Leo Hoare and Olly Sanders, two highly respected sea kayak coaches, have produced this video, which I am certain will become a valuable resource for all paddlers who are interested in recreational sea kayaking.

This is not a DVD to watch in one sitting, but it is one that you would want to return to time and time again reviewing the advice and going out to practise the skills which have been demonstrated. All of the rescues are shown from a number of different angles and demonstrated in calm water and in more realistic conditions. At first it appears that Leo is speaking too slowly but it quickly becomes clear that this is a deliberate strategy to allow the viewer time to absorb the information. Each technique finished with a further demonstration without talking, just frozen frames with a written description. I found this section of the DVD particularly useful.

There are the normal rescue techniques such as the X Rescue, Scoop, Re-entry and roll to name a few but there are others which are less well known such as the Ladder and Baz's Bomber. I know that when I get on the water tomorrow I will be experimenting with these techniques!

In many sea kayaking videos references are made to "students" but it was nice to hear that when the Stirrup rescue is being described the person in the water was referred to as the "friend". It is recognition that we don't always paddle with students, in fact most of the time we are with our peers and these techniques are equally valid when we are leading groups or with friends.

The use of the Coastguard and the Lifeboat man was an effective way of getting the safety message across to the viewer. In fact, the Coastguard stated that sea kayaking was safer than many other water sports, good to hear that we are not viewed simply as an eccentric group of irresponsible risk takers. Both officials offered sound advice on safety issues and the nature of the equipment that we should be carrying as responsible sea farers. This was followed by Olly offering advice on where this equipment could be carried.

It was a refreshing approach that it wasn't too prescriptive. Suggestions were offered, but it was also recognised that there might be alternative techniques which could be equally effective.

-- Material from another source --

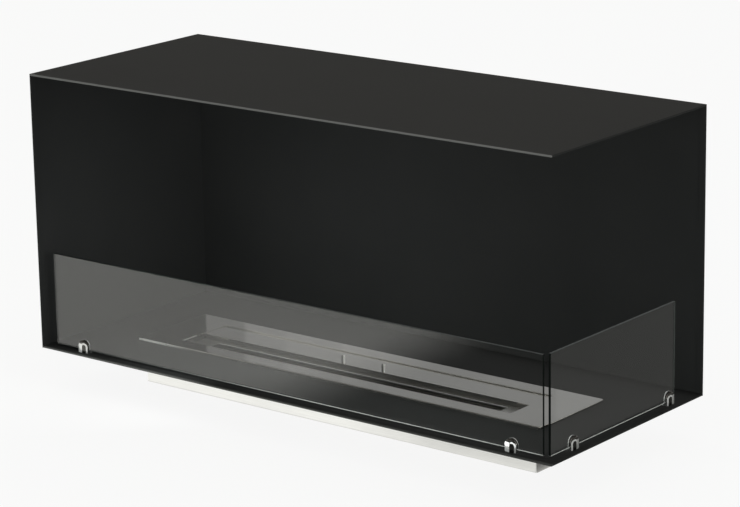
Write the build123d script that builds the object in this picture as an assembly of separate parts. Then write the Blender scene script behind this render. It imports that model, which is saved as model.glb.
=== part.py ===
"""Built-in corner bioethanol fireplace, open at the front and at the right side.

Millimetres, +Z up.  The front faces -Y and the open side faces +X.  The origin is the
centre of the footprint, on the surface that the bottom of the burner box stands on.
"""
from build123d import *
import os

# ---------------------------------------------------------------- housing sizes
HOUSING_WIDTH = 1000.0
HOUSING_DEPTH = 400.0
HOUSING_HEIGHT = 450.0
HOUSING_SHEET = 1.5
HEM_WIDTH = 10.0            # how far a free edge is folded back on itself
HEM_ROUND = 1.2             # radius left on the fold
WALL_HOLE_RADIUS = 4.0      # two fixing holes high in the back panel
WALL_HOLE_SPACING = 600.0
WALL_HOLE_DROP = 40.0       # from the top of the housing to the holes

# ---------------------------------------------------------------- burner sizes
OPENING_LENGTH = 650.0      # of the frame plate, where the recess shows
OPENING_DEPTH = 105.0
OPENING_CORNER = 1.5
BOX_DROP = 68.0             # outer casing below the housing's underside
BOX_SHEET = 1.2
BOX_BEND = 2.0
CUTOUT_GAP = 1.5            # between the casing and the cut-out in the floor

PLATE_END_LIP = 10.5        # frame plate beyond the casing
PLATE_SIDE_LIP = 6.0
PLATE_RISE = 4.0            # top of the plate above the floor of the housing
PLATE_SHEET = 1.5
PLATE_CORNER = 4.0
PLATE_ROUND = 1.2

RECESS_DEPTH = 10.0         # top of the plate down to the tank cover
MOUTH_LENGTH = 575.0
MOUTH_DEPTH = 40.0
MOUTH_CORNER = 2.0

COVER_END_REACH = 20.0      # tank cover beyond the opening of the plate
COVER_SIDE_REACH = 18.5
COVER_END_GAP = 40.8        # tank cover to the inside of the casing
COVER_SIDE_GAP = 3.8
COVER_LIP = 5.0             # tank cover beyond the tank
COVER_SHEET = 1.5
TANK_SHEET = 1.5
TANK_BEND = 3.0
SUPPORT_HEIGHT = 4.8
SUPPORT_WIDTH = 30.0
SUPPORT_SIDE_GAP = 6.0      # support's end to the side of the tank
SUPPORT_SHEET = 1.5
SUPPORT_SPACING = 260.0
FIBRE_GAP = 2.5             # fibre block to the walls of the tank
FIBRE_HEIGHT = 24.0
MESH_SHEET = 1.0
MESH_SLOT_LENGTH = 12.0
MESH_SLOT_WIDTH = 6.0
MESH_PITCH_X = 18.0
MESH_PITCH_Y = 12.0
MESH_COLUMNS = 30
MESH_ROWS = 3

# ---------------------------------------------------------------- sliding lid sizes
LID_SHEET = 1.5
LID_TOP_GAP = 0.5           # lid to the underside of the plate
LID_RUNNING_GAP = 0.3       # lid to the shelves that it runs on
LID_END_OVERLAP = 6.0       # under the plate at each end
LID_REAR_OVERLAP = 2.0      # behind the middle of the opening when shut
LID_CORNER = 1.5
LID_END_GAP = 1.0           # lid to the webs of the rails
RAIL_SHEET = 1.5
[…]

All that we can do as coaches is inform paddlers of a variety of techniques but they have to make their own minds up on which one to use, depending upon the conditions and the nature of the group.

Perhaps my only real criticism of the DVD is that the section on the locations around the North Wales coast was too short but I also recognise that it wasn't designed as a publicity tool for the area. Its prime function was as an educational tool, looking at safe practise in sea kayaking and it certainly succeeded in this remit. Sea kayakers of all abilities would find this DVD stimulating and informative and something which they would want to refer back to on a regular basis.

Take a look you won't be disappointed!